Another early source of inspiration was 1980s-era text adventure games. Ten- to fourteen-year-old me spent a lot of time writing programs to serve as a framework for text adventure games. I suppose these could be said to have gotten off the ground — if only slightly. They never reached Turing-complete DSLs for developing adventure games, as it turned out that writing parsers and interpreters in BASIC is hard. It also turned out that creating adventure games themselves was hard, regardless of framework. For now, I'm content knowing that n-th generation copies of all these creations still exist in notebooks and on a hard drive under my desk. Later in my teens, several projects involved level editors and other modding utilities for Commander Keen, a DOS platformer.

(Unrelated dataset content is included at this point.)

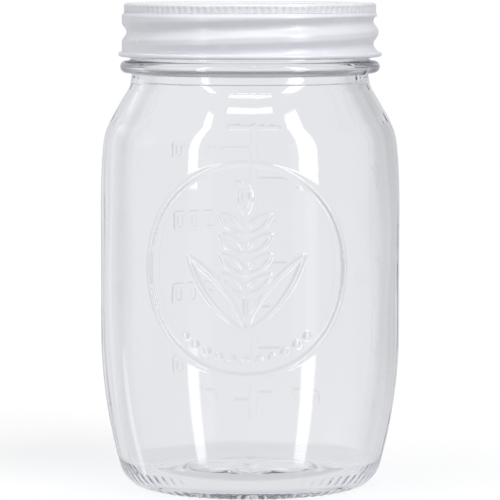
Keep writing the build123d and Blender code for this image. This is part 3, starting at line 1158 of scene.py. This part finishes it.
def build_floor():
    """White floor with the jar's shadow. Glass and gloss see the room there, with a painted shadow under the
    jar.
    """
    half = floor_half * mm
    mesh = bpy.data.meshes.new("floor")
    low = -floor_drop * mm
    corners = [(-half, -half, low), (half, -half, low), (half, half, low), (-half, half, low)]
    mesh.from_pydata(corners, [], [(0, 1, 2, 3)])
    floor = bpy.data.objects.new("floor", mesh)
    bpy.context.scene.collection.objects.link(floor)
    material, graph = new_material("floor")
    matt = graph.add("ShaderNodeBsdfDiffuse", inputs={"Color": (floor_color, floor_color, floor_color, 1.0)})
    path = graph.add("ShaderNodeLightPath")
    lift = graph.math("MULTIPLY", path.outputs["Is Camera Ray"], floor_lift)
    glow = graph.add("ShaderNodeEmission", inputs={"Strength": lift})
    lit = graph.add("ShaderNodeAddShader", inputs={0: matt.outputs[0], 1: glow.outputs[0]})
    place = graph.add("ShaderNodeTexCoord").outputs["Object"]
    reach = graph.add("ShaderNodeVectorMath", inputs={0: place}, operation="LENGTH").outputs["Value"]
    # Painted shadow: what glass and gloss see of the floor is darker under the jar
    shade = graph.steps(reach, painted_shadow_inner * mm, painted_shadow_outer * mm, floor_painted_shadow, 1.0)
    gone = graph.add("ShaderNodeBsdfTransparent", inputs={"Color": shade})
    through = graph.math("MAXIMUM", path.outputs["Is Glossy Ray"], path.outputs["Is Transmission Ray"])
    mixed = graph.add("ShaderNodeMixShader", inputs={0: through, 1: lit.outputs[0], 2: gone.outputs[0]})
    graph.show(mixed)
    floor.data.materials.append(material)


# Lamps: azimuth, height, power and softness
lamps = (
    ("key_lamp", 42.0, 45.0, 1.76, 40.0),
    ("fill_lamp", -52.0, 38.0, 0.8, 60.0),
    ("top_lamp", 0.0, 80.0, 0.62, 60.0),
)


def add_lamp(name, azimuth, height, power, softness):
    """A distant soft lamp. The bright panes stand for it in gloss and glass."""
    data = bpy.data.lights.new(name, "SUN")
    data.energy = power
    data.angle = radians(softness)
    lamp = bpy.data.objects.new(name, data)
    lamp.rotation_euler = (radians(90 - height), 0, radians(azimuth))
    lamp.visible_camera = False
    lamp.visible_glossy = False
    lamp.visible_transmission = False
    bpy.context.scene.collection.objects.link(lamp)


def build_camera():
    """The photograph's view."""
    data = bpy.data.cameras.new("camera")
    data.sensor_width = sensor_width
    data.lens = focal_pixels / picture_side * sensor_width
    data.shift_y = (camera_aim_row - picture_side / 2) / picture_side
    camera = bpy.data.objects.new("camera", data)
    turn = radians(camera_azimuth)
    camera.location = (
        camera_distance * sin(turn) * mm,
        -camera_distance * cos(turn) * mm,
        camera_height * mm,
    )
    drop = atan2(camera_height - camera_aim_height, camera_distance)
    camera.rotation_euler = (pi / 2 - drop, 0, turn)
    bpy.context.scene.collection.objects.link(camera)
    bpy.context.scene.camera = camera
    bpy.context.scene.view_settings.view_transform = "Standard"


build_camera()
build_world()
build_floor()
for lamp in lamps:
    add_lamp(*lamp)

# Light that is caught in the thick heel and bead is mirrored many times before it leaves
for kind in ("max_bounces", "glossy_bounces", "transmission_bounces"):
    setattr(bpy.context.scene.cycles, kind, light_bounces)

for name, bands, closed, material, node, body, slot in (
    ("jar_glass", glass_bands(), False, glass_material(), "glass_jar", "jar", "clear_glass"),
    ("lid_enamel", lid_bands(), False, enamel_material(), "lid_shell", "lid", "white_enamel"),
    ("lid_seal", liner_bands(), True, compound_material(), "lid_liner", "liner", "sealing_compound"),
):
    piece = turned_mesh(name, bands, closed)
    piece.data.materials.append(material)
    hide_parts(node)
    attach(piece, body)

I've found my niche, and this certainly seems to be an efficient way for me to make money. It's an area I can comparatively excel in, to my relief. I'm glad that something I enjoy is something that society apparently values, or at least that the segment of society with a lot of the money apparently values.

All of my websites and the bits of code behind the scenes form my largest personal programming project. A bunch of pretty standard tools held together with whatever non-standard thing seems like a good idea at the time. I wouldn't have it otherwise. I'm perversely proud of this mess. It's put together weird, and it's me. In at least a little corner of the world, I get to build and steer my own ship.